■ **JOB**: Return all the data, word for word.

■ **PROVIDED DATA**:

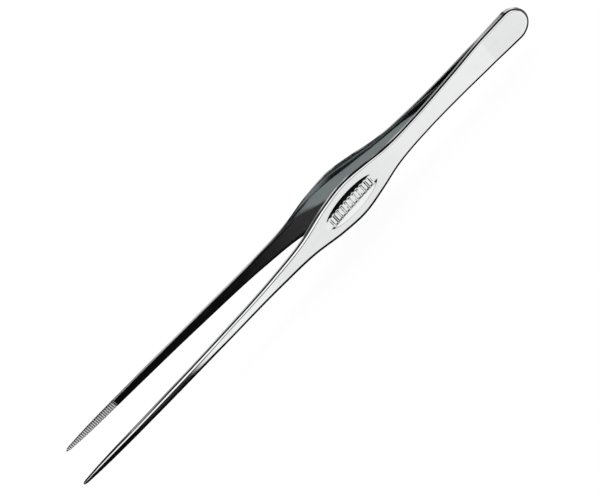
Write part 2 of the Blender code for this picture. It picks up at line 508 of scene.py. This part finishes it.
def studio_world():
    """A light tent seen only in the steel, by direction. The camera sees a white background.

    Pitch runs from 0 at the front horizon over the top to 180 at the back horizon, and from 0
    down to -180. Side is the turn towards the head. Both are in degrees.
    """
    world = bpy.data.worlds.new("studio")
    bpy.context.scene.world = world
    world.use_nodes = True
    tree = world.node_tree
    tree.nodes.clear()
    coordinates = tree.nodes.new("ShaderNodeTexCoord")
    parts = tree.nodes.new("ShaderNodeSeparateXYZ")
    feed(tree, parts.inputs[0], coordinates.outputs["Generated"])
    to_front = calc(tree, "MULTIPLY", parts.outputs["Y"], -1.0)
    pitch = calc(tree, "DEGREES", calc(tree, "ARCTAN2", parts.outputs["Z"], to_front))
    side = calc(tree, "DEGREES", calc(tree, "ARCSINE", parts.outputs["X"]))
    towards_head = spread(tree, side, 4, 9)
    lowered = calc(tree, "ADD", pitch, calc(tree, "MULTIPLY", towards_head, 4.0))
    colour = (0.004, 0.004, 0.0045, 1)

    def card(name, shade, low, high, soft, *sides, tint=1.0, angle=pitch):
        """Paints a band of pitch a shade of grey, over the cards before it.

        Each pair of sides fades the card in, from none at the first to all at the second. A
        tint above 1 cools the grey.
        """
        nonlocal colour
        rise = spread(tree, angle, low - soft, low + soft)
        fall = spread(tree, angle, high - soft, high + soft)
        share = calc(tree, "SUBTRACT", rise, fall)
        for none, full in sides:
            share = calc(tree, "MULTIPLY", share, spread(tree, side, none, full))
        colour = blend_colours(tree, share, colour, (shade, shade * tint, shade * tint, 1))
        colour.node.label = name

    card("strip light", 1.12, -17.5, 3, 1.0, angle=lowered)
    card("strip light, head end", 0.99, -17.5, 3, 1.0, (6, 9), angle=lowered)
    card("strip light, tip end", 0.20, -17.5, 3, 1.0, (-11.6, -12.6), angle=lowered)
    card("glow by the panel", 0.035, -38, -27, 3, (-6.9, -5.8), (-2.5, -4))
    card("panel", 0.89, -43, -25.5, 1.0, (-2.5, -0.5))
    card("panel, tip end", 0.985, -43, -25.5, 1.0, (-2.5, -0.5), (6, 3.5))
    card("panel, head end", 0.955, -43, -25.5, 1.0, (-2.5, -0.5), (13, 16))
    card("dark wall past the head", 0.06, -90, 8, 2, (26, 29))
    card("grey wall past the tips", 0.50, -85, -50, 4, (-42, -46))
    card("dim wall past the tips", 0.22, -36, -18, 2, (-21, -23), tint=1.12)
    card("dim wall's dark end", 0.02, -38, -18, 2, (-33, -36))

    card("ceiling behind", 0.62, 132, PAST_ALL, 5)
    card("ceiling, grey stretch", 0.36, 132, 166, 2, (0, 2), (9, 7))
    card("ceiling, dark stretch", 0.08, 132, 166, 2, (9, 12.8), (19, 17.5))
    card("ceiling, dim stretch", 0.30, 8, 160, 2, (-10.2, -9.4), (-6.2, -7.2))
    card("ceiling, black end", 0.01, 8, 160, 2, (-9.4, -10.2))
    card("backdrop above the horizon", 1.05, 168, PAST_ALL, 9)
    card("backdrop below the horizon", 1.05, -PAST_ALL, -165, 6)
    card("bench behind", 0.225, -162, -122, 5, tint=1.12)
    card("bench, dark stretch", 0.008, -PAST_ALL, -122, 5, (-14.2, -15.2))
    card("bench, near grey stretch", 0.21, -149, -122, 1.5, (-24, -27), tint=1.12)
    card("bench, far dim stretch", 0.05, -PAST_ALL, -149, 1.5, (-24, -27), tint=1.12)
    card("bench, dark end", 0.008, -PAST_ALL, -122, 5, (-36.5, -38.5))

    light = tree.nodes.new("ShaderNodeBackground")
    feed(tree, light.inputs["Color"], colour)
    seen = tree.nodes.new("ShaderNodeBackground")
    seen.inputs["Color"].default_value = (1, 1, 1, 1)
    rays = tree.nodes.new("ShaderNodeLightPath")
    choice = tree.nodes.new("ShaderNodeMixShader")
    feed(tree, choice.inputs[0], rays.outputs["Is Camera Ray"])
    tree.links.new(light.outputs[0], choice.inputs[1])
    tree.links.new(seen.outputs[0], choice.inputs[2])
    output = tree.nodes.new("ShaderNodeOutputWorld")
    tree.links.new(choice.outputs[0], output.inputs["Surface"])


def studio_floor():
    """A pale lit table top under the tongs."""
    bpy.ops.mesh.primitive_plane_add(size=6.0, location=(0, 0, 0))
    floor = bpy.context.object
    floor.name = "floor"
    material, tree, shader = new_material("pale_table")
    shader.inputs["Base Color"].default_value = (0.9, 0.9, 0.9, 1)
    shader.inputs["Roughness"].default_value = 1.0
    shader.inputs["Emission Color"].default_value = (1, 1, 1, 1)
    shader.inputs["Emission Strength"].default_value = 0.95
    floor.data.materials.append(material)
    floor.visible_glossy = False
    return floor


def studio_camera():
    """A camera turned up, aside and then rolled, as the photograph's is."""
    up, aside, roll = (
        math.radians(turn) for turn in (CAMERA_HEIGHT_TURN, CAMERA_SIDE_TURN, CAMERA_ROLL)
    )
    raised = Matrix((
        (1, 0, 0),
        (0, math.sin(up), math.cos(up)),
        (0, -math.cos(up), math.sin(up)),
    ))
    turned = Matrix((
        (math.cos(aside), 0, -math.sin(aside)),
        (0, 1, 0),
        (math.sin(aside), 0, math.cos(aside)),
    ))
    rolled = Matrix((
        (math.cos(roll), -math.sin(roll), 0),
        (math.sin(roll), math.cos(roll), 0),
        (0, 0, 1),
    ))
    axes = rolled @ turned @ raised
    data = bpy.data.cameras.new("camera")
    data.lens = CAMERA_LENS
    data.sensor_width = 36
    data.clip_start = 0.01
    camera = bpy.data.objects.new("camera", data)
    bpy.context.scene.collection.objects.link(camera)
    aim = Vector((*CAMERA_AIM, CAMERA_DISTANCE))
    place = axes.transposed() @ aim + Vector((0, 0, GRIP_HALF_WIDTH))
    camera.matrix_world = Matrix.Translation(place) @ axes.transposed().to_4x4()
    bpy.context.scene.camera = camera


def add_leaves():
    finish = polished_steel()
    for label, side in (("near", NEAR), ("far", FAR)):
        leaf = build_leaf(f"{label}_leaf", side)
        leaf.data.materials.append(finish)
        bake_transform(leaf)
        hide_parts(f"{label}_leaf_heel", f"{label}_leaf_arm")


def finish_welds():
    finish = weld_steel()
    for name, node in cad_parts.items():
        if name.startswith("spot_weld"):
            node.data.materials.clear()
            node.data.materials.append(finish)


studio_camera()
studio_world()
studio_floor()
add_leaves()
finish_welds()
bpy.context.scene.view_settings.view_transform = "Standard"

■ **TASK RESULT**:
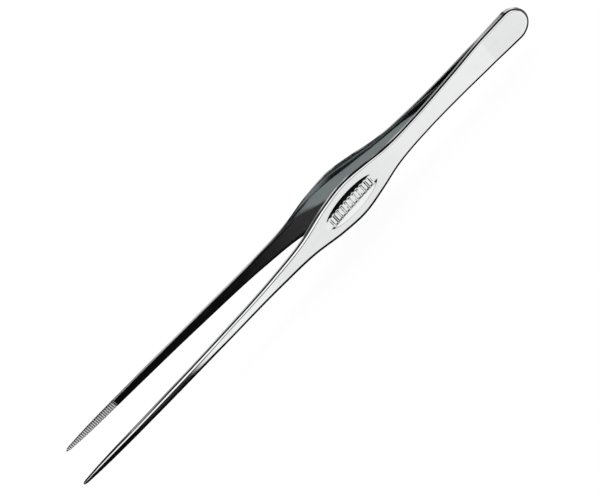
Write part 2 of the Blender code for this picture. It picks up at line 508 of scene.py. This part finishes it.
def studio_world():
    """A light tent seen only in the steel, by direction. The camera sees a white background.

    Pitch runs from 0 at the front horizon over the top to 180 at the back horizon, and from 0
    down to -180. Side is the turn towards the head. Both are in degrees.
    """
    world = bpy.data.worlds.new("studio")
    bpy.context.scene.world = world
    world.use_nodes = True
    tree = world.node_tree
    tree.nodes.clear()
    coordinates = tree.nodes.new("ShaderNodeTexCoord")
    parts = tree.nodes.new("ShaderNodeSeparateXYZ")
    feed(tree, parts.inputs[0], coordinates.outputs["Generated"])
    to_front = calc(tree, "MULTIPLY", parts.outputs["Y"], -1.0)
    pitch = calc(tree, "DEGREES", calc(tree, "ARCTAN2", parts.outputs["Z"], to_front))
    side = calc(tree, "DEGREES", calc(tree, "ARCSINE", parts.outputs["X"]))
    towards_head = spread(tree, side, 4, 9)
    lowered = calc(tree, "ADD", pitch, calc(tree, "MULTIPLY", towards_head, 4.0))
    colour = (0.004, 0.004, 0.0045, 1)

    def card(name, shade, low, high, soft, *sides, tint=1.0, angle=pitch):
        """Paints a band of pitch a shade of grey, over the cards before it.

        Each pair of sides fades the card in, from none at the first to all at the second. A
        tint above 1 cools the grey.
        """
        nonlocal colour
        rise = spread(tree, angle, low - soft, low + soft)
        fall = spread(tree, angle, high - soft, high + soft)
        share = calc(tree, "SUBTRACT", rise, fall)
        for none, full in sides:
            share = calc(tree, "MULTIPLY", share, spread(tree, side, none, full))
        colour = blend_colours(tree, share, colour, (shade, shade * tint, shade * tint, 1))
        colour.node.label = name

    card("strip light", 1.12, -17.5, 3, 1.0, angle=lowered)
    card("strip light, head end", 0.99, -17.5, 3, 1.0, (6, 9), angle=lowered)
    card("strip light, tip end", 0.20, -17.5, 3, 1.0, (-11.6, -12.6), angle=lowered)
    card("glow by the panel", 0.035, -38, -27, 3, (-6.9, -5.8), (-2.5, -4))
    card("panel", 0.89, -43, -25.5, 1.0, (-2.5, -0.5))
    card("panel, tip end", 0.985, -43, -25.5, 1.0, (-2.5, -0.5), (6, 3.5))
    card("panel, head end", 0.955, -43, -25.5, 1.0, (-2.5, -0.5), (13, 16))
    card("dark wall past the head", 0.06, -90, 8, 2, (26, 29))
    card("grey wall past the tips", 0.50, -85, -50, 4, (-42, -46))
    card("dim wall past the tips", 0.22, -36, -18, 2, (-21, -23), tint=1.12)
    card("dim wall's dark end", 0.02, -38, -18, 2, (-33, -36))

    card("ceiling behind", 0.62, 132, PAST_ALL, 5)
    card("ceiling, grey stretch", 0.36, 132, 166, 2, (0, 2), (9, 7))
    card("ceiling, dark stretch", 0.08, 132, 166, 2, (9, 12.8), (19, 17.5))
    card("ceiling, dim stretch", 0.30, 8, 160, 2, (-10.2, -9.4), (-6.2, -7.2))
    card("ceiling, black end", 0.01, 8, 160, 2, (-9.4, -10.2))
    card("backdrop above the horizon", 1.05, 168, PAST_ALL, 9)
    card("backdrop below the horizon", 1.05, -PAST_ALL, -165, 6)
    card("bench behind", 0.225, -162, -122, 5, tint=1.12)
    card("bench, dark stretch", 0.008, -PAST_ALL, -122, 5, (-14.2, -15.2))
    card("bench, near grey stretch", 0.21, -149, -122, 1.5, (-24, -27), tint=1.12)
    card("bench, far dim stretch", 0.05, -PAST_ALL, -149, 1.5, (-24, -27), tint=1.12)
    card("bench, dark end", 0.008, -PAST_ALL, -122, 5, (-36.5, -38.5))

    light = tree.nodes.new("ShaderNodeBackground")
    feed(tree, light.inputs["Color"], colour)
    seen = tree.nodes.new("ShaderNodeBackground")
    seen.inputs["Color"].default_value = (1, 1, 1, 1)
    rays = tree.nodes.new("ShaderNodeLightPath")
    choice = tree.nodes.new("ShaderNodeMixShader")
    feed(tree, choice.inputs[0], rays.outputs["Is Camera Ray"])
    tree.links.new(light.outputs[0], choice.inputs[1])
    tree.links.new(seen.outputs[0], choice.inputs[2])
    output = tree.nodes.new("ShaderNodeOutputWorld")
    tree.links.new(choice.outputs[0], output.inputs["Surface"])


def studio_floor():
    """A pale lit table top under the tongs."""
    bpy.ops.mesh.primitive_plane_add(size=6.0, location=(0, 0, 0))
    floor = bpy.context.object
    floor.name = "floor"
    material, tree, shader = new_material("pale_table")
    shader.inputs["Base Color"].default_value = (0.9, 0.9, 0.9, 1)
    shader.inputs["Roughness"].default_value = 1.0
    shader.inputs["Emission Color"].default_value = (1, 1, 1, 1)
    shader.inputs["Emission Strength"].default_value = 0.95
    floor.data.materials.append(material)
    floor.visible_glossy = False
    return floor


def studio_camera():
    """A camera turned up, aside and then rolled, as the photograph's is."""
    up, aside, roll = (
        math.radians(turn) for turn in (CAMERA_HEIGHT_TURN, CAMERA_SIDE_TURN, CAMERA_ROLL)
    )
    raised = Matrix((
        (1, 0, 0),
        (0, math.sin(up), math.cos(up)),
        (0, -math.cos(up), math.sin(up)),
    ))
    turned = Matrix((
        (math.cos(aside), 0, -math.sin(aside)),
        (0, 1, 0),
        (math.sin(aside), 0, math.cos(aside)),
    ))
    rolled = Matrix((
        (math.cos(roll), -math.sin(roll), 0),
        (math.sin(roll), math.cos(roll), 0),
        (0, 0, 1),
    ))
    axes = rolled @ turned @ raised
    data = bpy.data.cameras.new("camera")
    data.lens = CAMERA_LENS
    data.sensor_width = 36
    data.clip_start = 0.01
    camera = bpy.data.objects.new("camera", data)
    bpy.context.scene.collection.objects.link(camera)
    aim = Vector((*CAMERA_AIM, CAMERA_DISTANCE))
    place = axes.transposed() @ aim + Vector((0, 0, GRIP_HALF_WIDTH))
    camera.matrix_world = Matrix.Translation(place) @ axes.transposed().to_4x4()
    bpy.context.scene.camera = camera


def add_leaves():
    finish = polished_steel()
    for label, side in (("near", NEAR), ("far", FAR)):
        leaf = build_leaf(f"{label}_leaf", side)
        leaf.data.materials.append(finish)
        bake_transform(leaf)
        hide_parts(f"{label}_leaf_heel", f"{label}_leaf_arm")


def finish_welds():
    finish = weld_steel()
    for name, node in cad_parts.items():
        if name.startswith("spot_weld"):
            node.data.materials.clear()
            node.data.materials.append(finish)


studio_camera()
studio_world()
studio_floor()
add_leaves()
finish_welds()
bpy.context.scene.view_settings.view_transform = "Standard"